I mean maybe, but it doesn't really have anything to do with Quantal Response Equilibrium. QRE isn't trying to model some donkey strat, it's trying to acheive an extremely accurate strategy on par with Nash, with just enough perturbation baked in to handle ghost lines.

But ok to answer your question - the hard part is modelling real people's strategies. "Opponent profiling" as we call it, is in its infancy. You have to know how they play every hand in every spot. Typically if you nodelock an entire tree all the way to the river for one player, it leads to fishy, face up, brittle exploits. Like extreme deviations that are very face up. Not saying its a bad way to study, just pointing out my observations from experience.

Tipton wrote about this in one of his books, although he didn’t call it that. As far as I remember, there are several ways to respond to these non-existent lines, as long as we don’t open ourselves up to being exploited through them.

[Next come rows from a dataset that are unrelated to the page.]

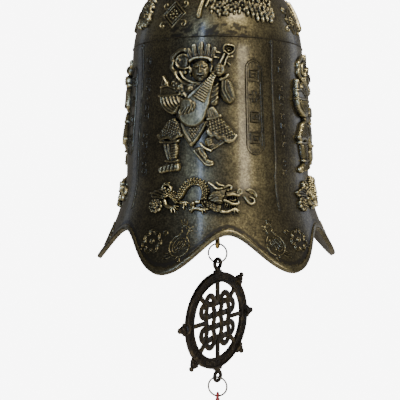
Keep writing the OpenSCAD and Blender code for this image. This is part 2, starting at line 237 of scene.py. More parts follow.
# Threads: three rings of fine yarns that hang straight, spread a little and end unevenly.
skirt_top = head_top - head_h
skirt_l = 46 * MM
skirt_r = 6.2 * MM
rng = np.random.default_rng(7)
bm = bmesh.new()
for share, count in ((0.35, 14), (0.68, 34), (0.97, 62)):
    for turn in range(count):
        yarn = bmesh.new()
        bmesh.ops.create_circle(yarn, segments=5, radius=0.3 * MM, cap_ends=True)
        reach = skirt_l * (1 - 0.05 * rng.random())
        sway = (rng.random(2) - 0.5) * 0.9 * MM
        angle = 2 * math.pi * (turn + 0.6 * rng.random()) / count
        steps = 10
        face = yarn.faces[:][0]
        for step in range(steps):
            grown = bmesh.ops.extrude_face_region(yarn, geom=[face])["geom"]
            bmesh.ops.delete(yarn, geom=[face], context="FACES_ONLY")
            face = [g for g in grown if isinstance(g, bmesh.types.BMFace)][0]
            bmesh.ops.translate(yarn, vec=(0, 0, -reach / steps), verts=face.verts)
        for vert in yarn.verts:
            t = -vert.co.z / skirt_l
            r = share * (0.45 * skirt_r + 0.55 * skirt_r * t ** 0.8)
            wave = math.sin(3.2 * t * math.pi + turn) * 0.16 * MM
            vert.co.x += r * math.cos(angle) + sway[0] * t + wave
            vert.co.y += r * math.sin(angle) + sway[1] * t
        bmesh.ops.recalc_face_normals(yarn, faces=yarn.faces)
        take_in(bm, yarn)
bmesh.ops.translate(bm, vec=(0, 0, skirt_top + 0.4 * MM), verts=bm.verts)
threads = finish_piece("tassel_threads_loose", bm, thread_polyester, "tassel")
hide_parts("tassel_threads")

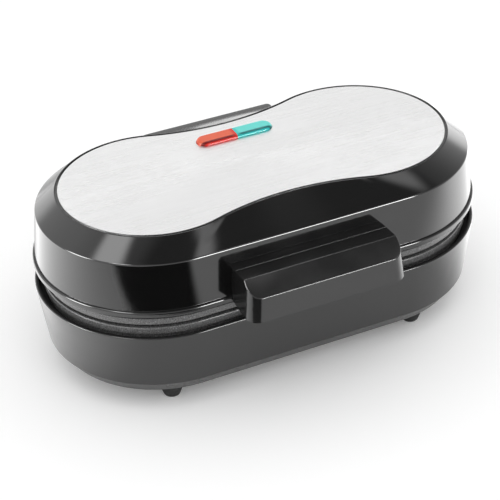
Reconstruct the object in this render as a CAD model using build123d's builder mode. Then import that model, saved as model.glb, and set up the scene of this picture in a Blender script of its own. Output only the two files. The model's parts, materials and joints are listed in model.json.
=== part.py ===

Yeah there's a class of game theory called "trembling hand equilibria" that deals with this. Sam Ganzfried (a proper game theorist), actually posted about it here a few year.... Hell, you commented on that thread lol.

The difference is that QRE makes "rational" mistakes that scale with the EV loss:

  • Trembling Hand Equilibrium: Random mistakes.
  • Quantal Response Equilibrium: Rational mistakes (the greater the EV loss, the less likely the mistake).

Technically trembling hand is considered a refinement of Nash, while QRE is considered a completely separate type of equilibrium in game theory.


Just dropped a video about QRE!

https://www.youtube.com/watch?v=lsN92LHT...


Does QRE change how you should play the game in a meaningful way or is it just a trick to get lines which occur in practise but not in theory to converge in a simultation. Like if the Nash simulation had infinite time it would just converge to the QRE response anyway. Am I missing some deeper idea that should actually affect your in game decisions?


by SchrodingersBluff m

Does QRE change how you should play the game in a meaningful way or is it just a trick to get lines which occur in practise but not in theory to converge in a simultation. Like if the Nash simulation had infinite time it would just converge to the QRE response anyway. Am I missing some deeper idea that should actually affect your in game decisions?

QRE and NE tend to produce very similar strategies in common nodes. Where it differs are the uncommon nodes.

This is a good thing btw. The goal is to produce highly unexploitable strategies with *just enough* perturbation thrown in to handle ghostlines and make it robust. We're not aiming to overthrow Nash strategies, we're aiming to improve the practical weaknesses and blindspots of traditional GTO solutions.

> "Like if the Nash simulation had infinite time it would just converge to the QRE response anyway"

No it would not. Traditional simulations stop updating a node once it goes to 0%. If it doesn't get visited, it doesn't improve.